A general view of Herculaneum site (Pic:Herculaneum Conservation Project)
If I were born some 2000 years ago in Herculaneum, my name would probably be Hilarius. I would have been eating sea urchins sprinkled with fennel seeds partly to justify my name. In 2011, excavators would have found my excrement lodged in tons of human waste in a cesspit under what is now called Ercolano in modern day Italy.
I would have been a contemporary of Pliny the Elder, the great Roman naturalist, author and philosopher. I may even have helped him research his seminal work Naturalis Historia. I would have been partying on the night of August 23, 79 AD, blissfully unaware that a few kilometers away Mount Vesuvius was getting terribly restless.

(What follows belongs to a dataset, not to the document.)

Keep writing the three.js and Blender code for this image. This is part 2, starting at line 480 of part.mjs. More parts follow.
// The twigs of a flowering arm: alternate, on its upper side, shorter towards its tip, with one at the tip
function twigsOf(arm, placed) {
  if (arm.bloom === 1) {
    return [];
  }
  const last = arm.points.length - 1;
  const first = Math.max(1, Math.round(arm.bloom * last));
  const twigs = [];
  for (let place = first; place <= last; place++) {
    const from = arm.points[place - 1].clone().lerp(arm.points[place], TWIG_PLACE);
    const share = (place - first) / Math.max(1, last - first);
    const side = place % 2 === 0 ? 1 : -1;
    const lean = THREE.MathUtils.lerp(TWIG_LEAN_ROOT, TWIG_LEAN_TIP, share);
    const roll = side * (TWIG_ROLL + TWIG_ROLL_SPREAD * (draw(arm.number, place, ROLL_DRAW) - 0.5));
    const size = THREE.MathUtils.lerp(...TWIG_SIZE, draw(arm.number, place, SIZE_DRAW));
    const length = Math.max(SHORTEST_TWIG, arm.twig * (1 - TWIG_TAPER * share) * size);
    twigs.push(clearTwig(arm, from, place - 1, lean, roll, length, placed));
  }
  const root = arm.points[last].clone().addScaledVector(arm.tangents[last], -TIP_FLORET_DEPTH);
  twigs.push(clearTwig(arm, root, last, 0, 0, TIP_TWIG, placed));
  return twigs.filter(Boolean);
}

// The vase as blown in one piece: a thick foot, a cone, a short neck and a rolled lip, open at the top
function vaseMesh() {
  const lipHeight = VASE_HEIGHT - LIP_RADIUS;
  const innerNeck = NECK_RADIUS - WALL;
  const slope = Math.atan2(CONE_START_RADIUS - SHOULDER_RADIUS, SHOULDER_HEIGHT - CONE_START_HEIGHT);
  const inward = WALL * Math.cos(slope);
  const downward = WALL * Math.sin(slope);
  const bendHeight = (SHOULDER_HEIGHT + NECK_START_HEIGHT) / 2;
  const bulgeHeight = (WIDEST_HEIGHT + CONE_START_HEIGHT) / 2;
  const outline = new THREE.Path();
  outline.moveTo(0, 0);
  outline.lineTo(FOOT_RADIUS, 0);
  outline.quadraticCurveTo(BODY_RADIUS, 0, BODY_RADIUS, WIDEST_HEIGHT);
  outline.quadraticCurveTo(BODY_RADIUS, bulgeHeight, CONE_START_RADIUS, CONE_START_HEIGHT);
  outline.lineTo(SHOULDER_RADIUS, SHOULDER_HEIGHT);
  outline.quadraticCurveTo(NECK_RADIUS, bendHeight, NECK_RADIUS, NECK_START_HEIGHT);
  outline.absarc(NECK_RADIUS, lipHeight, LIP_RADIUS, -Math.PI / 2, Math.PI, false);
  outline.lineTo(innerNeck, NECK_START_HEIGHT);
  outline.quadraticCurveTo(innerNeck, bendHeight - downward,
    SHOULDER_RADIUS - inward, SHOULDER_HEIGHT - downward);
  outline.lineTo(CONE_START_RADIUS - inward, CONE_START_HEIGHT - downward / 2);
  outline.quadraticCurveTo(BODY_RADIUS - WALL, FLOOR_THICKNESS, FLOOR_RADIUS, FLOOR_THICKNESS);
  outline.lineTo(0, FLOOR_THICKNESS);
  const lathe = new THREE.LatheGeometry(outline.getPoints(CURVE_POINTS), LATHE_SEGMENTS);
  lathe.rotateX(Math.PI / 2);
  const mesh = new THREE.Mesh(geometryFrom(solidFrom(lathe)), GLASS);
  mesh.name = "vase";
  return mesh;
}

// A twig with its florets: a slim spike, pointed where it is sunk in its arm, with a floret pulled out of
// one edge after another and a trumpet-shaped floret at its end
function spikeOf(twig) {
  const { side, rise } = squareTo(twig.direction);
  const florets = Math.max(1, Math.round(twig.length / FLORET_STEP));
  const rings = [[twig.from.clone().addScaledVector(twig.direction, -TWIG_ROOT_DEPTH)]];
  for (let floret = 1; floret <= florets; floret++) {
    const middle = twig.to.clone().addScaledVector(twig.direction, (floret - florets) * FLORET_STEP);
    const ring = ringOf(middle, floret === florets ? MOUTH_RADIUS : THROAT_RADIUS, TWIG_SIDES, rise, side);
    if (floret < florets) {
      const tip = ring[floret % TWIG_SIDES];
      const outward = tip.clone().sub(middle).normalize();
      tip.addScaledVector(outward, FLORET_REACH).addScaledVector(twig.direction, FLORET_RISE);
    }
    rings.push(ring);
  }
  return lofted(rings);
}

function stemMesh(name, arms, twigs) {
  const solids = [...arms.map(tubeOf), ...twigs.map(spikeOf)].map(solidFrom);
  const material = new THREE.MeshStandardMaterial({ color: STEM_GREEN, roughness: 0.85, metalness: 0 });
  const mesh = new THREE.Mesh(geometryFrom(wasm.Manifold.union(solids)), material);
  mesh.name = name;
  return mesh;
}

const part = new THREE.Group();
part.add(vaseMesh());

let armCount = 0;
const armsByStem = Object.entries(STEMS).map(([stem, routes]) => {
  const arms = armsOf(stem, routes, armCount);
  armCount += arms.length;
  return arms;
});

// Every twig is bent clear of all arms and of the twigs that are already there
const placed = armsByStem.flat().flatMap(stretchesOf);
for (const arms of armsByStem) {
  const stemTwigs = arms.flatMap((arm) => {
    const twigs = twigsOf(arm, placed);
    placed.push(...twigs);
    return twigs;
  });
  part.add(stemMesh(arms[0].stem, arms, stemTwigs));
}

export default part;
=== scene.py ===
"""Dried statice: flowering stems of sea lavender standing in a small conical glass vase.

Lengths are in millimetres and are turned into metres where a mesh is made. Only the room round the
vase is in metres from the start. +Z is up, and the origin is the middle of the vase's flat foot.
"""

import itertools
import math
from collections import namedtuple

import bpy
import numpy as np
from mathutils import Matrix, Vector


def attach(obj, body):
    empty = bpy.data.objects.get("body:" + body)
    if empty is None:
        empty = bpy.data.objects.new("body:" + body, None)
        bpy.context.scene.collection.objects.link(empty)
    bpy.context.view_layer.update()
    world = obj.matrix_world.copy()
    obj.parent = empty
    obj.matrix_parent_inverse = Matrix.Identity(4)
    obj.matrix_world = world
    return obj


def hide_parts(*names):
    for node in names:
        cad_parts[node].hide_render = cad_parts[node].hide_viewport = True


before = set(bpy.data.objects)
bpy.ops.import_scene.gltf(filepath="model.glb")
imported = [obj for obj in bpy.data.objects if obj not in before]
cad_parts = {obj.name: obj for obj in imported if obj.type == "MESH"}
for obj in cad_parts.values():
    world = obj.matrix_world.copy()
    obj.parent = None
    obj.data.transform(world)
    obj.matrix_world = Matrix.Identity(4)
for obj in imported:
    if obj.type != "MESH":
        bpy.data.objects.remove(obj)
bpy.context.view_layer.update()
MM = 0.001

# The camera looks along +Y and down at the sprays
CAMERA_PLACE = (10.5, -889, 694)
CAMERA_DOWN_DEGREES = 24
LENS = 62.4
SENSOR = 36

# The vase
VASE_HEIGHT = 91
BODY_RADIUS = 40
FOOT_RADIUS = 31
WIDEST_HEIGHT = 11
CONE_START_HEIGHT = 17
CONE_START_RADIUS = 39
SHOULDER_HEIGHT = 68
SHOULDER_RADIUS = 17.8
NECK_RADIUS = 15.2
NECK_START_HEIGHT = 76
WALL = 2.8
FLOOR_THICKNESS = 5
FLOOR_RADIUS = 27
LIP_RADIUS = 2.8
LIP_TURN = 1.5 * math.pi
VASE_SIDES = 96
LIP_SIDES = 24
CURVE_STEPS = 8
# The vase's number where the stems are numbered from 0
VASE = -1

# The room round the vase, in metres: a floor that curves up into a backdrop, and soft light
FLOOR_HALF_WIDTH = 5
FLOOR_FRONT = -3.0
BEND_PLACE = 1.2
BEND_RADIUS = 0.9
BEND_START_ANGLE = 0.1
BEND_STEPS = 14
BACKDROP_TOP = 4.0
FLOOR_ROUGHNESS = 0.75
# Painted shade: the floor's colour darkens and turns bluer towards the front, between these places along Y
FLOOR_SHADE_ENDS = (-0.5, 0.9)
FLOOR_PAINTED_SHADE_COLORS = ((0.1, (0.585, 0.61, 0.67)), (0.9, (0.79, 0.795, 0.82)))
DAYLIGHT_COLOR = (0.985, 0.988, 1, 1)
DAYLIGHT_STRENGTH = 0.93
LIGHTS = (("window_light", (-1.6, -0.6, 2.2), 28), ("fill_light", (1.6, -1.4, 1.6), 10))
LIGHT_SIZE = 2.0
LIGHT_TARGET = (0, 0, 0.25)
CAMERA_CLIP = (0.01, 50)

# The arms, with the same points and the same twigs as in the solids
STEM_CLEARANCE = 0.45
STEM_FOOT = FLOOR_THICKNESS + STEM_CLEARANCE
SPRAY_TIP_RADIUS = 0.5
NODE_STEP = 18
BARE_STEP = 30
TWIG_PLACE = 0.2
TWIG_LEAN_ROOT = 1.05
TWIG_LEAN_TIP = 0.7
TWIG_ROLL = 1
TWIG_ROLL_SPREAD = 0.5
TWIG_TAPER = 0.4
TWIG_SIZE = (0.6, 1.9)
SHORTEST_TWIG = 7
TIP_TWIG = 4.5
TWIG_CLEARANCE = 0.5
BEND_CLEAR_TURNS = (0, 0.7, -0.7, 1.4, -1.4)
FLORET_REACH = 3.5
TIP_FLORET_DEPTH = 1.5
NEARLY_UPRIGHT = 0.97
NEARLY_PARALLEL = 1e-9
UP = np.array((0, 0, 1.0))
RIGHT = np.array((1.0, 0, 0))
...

A few hours into the night, Herculanians would have been buried under ash and pumice spewed by Vesuvius. Also among the dead would be Pliny the Elder at Stabiae near Pompeii, the city with much greater historical allure.
As historians and experts study the fecal and other garbage left behind by the residents of Herculaneum, they are compelled to conclude that ordinary citizens like me were generally happy. They can tell from the kind of food we consumed. It included chicken, mutton, fish, fig, fennel, olive, sea urchins and mollusk. If we were not generally well-to-do, we would not have had access to such food. Hence our excrement would have told a different story.
When I read this National Geographic report about the excavation of the largest collection of Roman garbage ever found, I could not but wonder about what generations of humans would think of us in 4011 based on our excrement. One conclusion could be, “These people sure ate a lot of crap.” That is presuming that 2000 years from now they would still be speaking English and using expressions such as “a lot crap.”
As an aside, it is obvious to me that history as something you come upon serendipitously is now well and truly over. There are so many of us, so widely spread and so widely documented and so extensively chronicled that there will not be any need for history in 4011.